2021.12.23 Vol.Web Original

 

“サイコ”の異名を持つ平成ノブシコブシ・徳井健太が、世の中のあらゆる事象を生温かい目で見通す連載企画「徳井健太の菩薩目線」。第119回目は、喫煙所でのある出来事について、独自の梵鐘を鳴らす――。

 

『菩薩目線』でもたびたび触れているお金のこと。やっぱり思うところが多分にある。

 その日は、ABEMAの競輪番組の収録日だった。ゲストとして参加するグラビアアイドルの女の子が退屈にならないように、それでいて競輪ファンが楽しめるようにできれば――、そんな気持ちでやらせていただいている。グラビアファンと競輪ファンの潤滑油になればと、時折、笑いを織り交ぜながら収録しているわけだけど、当たり前だがギャラが発生している。

 出番を控えていた俺は、スタジオの近くにある喫煙所でタバコを吸っていた。喫煙者には世知辛い世の中。スタジオの近くには、小さな喫煙所が一つあるだけ。これから番組に出る、あるいは関わっているという人は、すべからくその喫煙所にやってくる。

 若手芸人……といっても年頃は、俺とそんなに変わらないくらいだろうか。ほとんど接点を持ったことがない芸人たちが、喫煙所にぞろぞろとやってきた。吉本所属ではないことはたしかだった。
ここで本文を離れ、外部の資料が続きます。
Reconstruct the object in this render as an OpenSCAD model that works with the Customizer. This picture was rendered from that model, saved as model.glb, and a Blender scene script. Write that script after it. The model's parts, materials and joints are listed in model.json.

 何かのオーディションでもあったのだろうか。ABEMAの収録でやってきただろう彼らは、世間的に言われている「売れていない」という領域に属する芸人たちだと思う。俺も、世間的には同じように見られているだろうから、彼らをくさす気持ちは一切ない。描写をするとき、「売れていない」と書くのがもっとも伝わるだけであって、それ自体どうかと思っている。

 あまり大きくはない喫煙所だから、全員は入れない。列を成す形で彼らは待っていた。

 紫煙が舞う静かな空間。ポツリと、俺の隣にいた芸人の一人が、「どうですか最近? 水道管の仕事って入れてます?」と話し出した。

 『いや~あんまり入れてないんだよね』

 「あれってマックスどれくらい入れるんですか?」

 『月20は行けると思う。その合間に Uber もやってるから、合わせると月30万円ぐらいは稼げるんだよ』

 「そうなんですか。 Uber ってコツとかあるんですか?」

 『ああ、あるよ』

 ――。耐えられず、タバコをもみ消した俺は、外に出ていた。水中にいるような息苦しさ。よりによって喫煙所。これが営業の楽屋などであれば、ハレの雰囲気が充満している場だから受け止め方にもバラエティ性が生まれる。

 だけど、静寂に包まれた世界の片隅で、芸人のリアルを聞くのは覚悟がいる。たまたま聞いてしまった実情ほど、苦しいものはない。

 本人が幸せだったらそれでいいんだ。もしかしたら達観しているのかもしれない。お笑いは生業じゃなくて趣味――そう割り切っている可能性だってある。お笑いは、たしかに楽しい。だから、やめるタイミングがなかなかわからなくなる。でも、趣味として続けるなら、こんなに幸せなものはない。そう割り切れたら。

 番組収録でお金をもらう仕事に対して、俺は「ありがたい」と口にしているけど、喫煙所の残響が跳ね返ってくる。本当の意味でそう思っているんだろうかと自問自答してしまった。

 この収録を何回か行えば、バイトに明け暮れながらもお笑いを愛してやまない彼らの一カ月と同じになる。でも、それは言いっこなし。それが人生だ。 明日は我が身。

 普通の感覚でいることは大事だけど、それ以上に芸人は浮世離れてなんぼってところもある。

 1時間で終わる仕事だけど、たった5000円か……なんて考えることもある。でも、時給1000円の仕事だったら5時間働かないといけない。

 1日1万円を稼いだとしても、飲みで15000円を使ってしまったら5000円のマイナスになる。「だから今日は1万円以内で収めよう」。若い頃は、そういう生き方はしたくないと心に決めていた。

 歳を重ねていくと、世の中のことが分かってくるからか、時間やお金に対してぐるぐると考えてしまう。ぐるぐるぐるぐる考えるのは必要なことだと思いたい。でも、貧乏臭くならずに。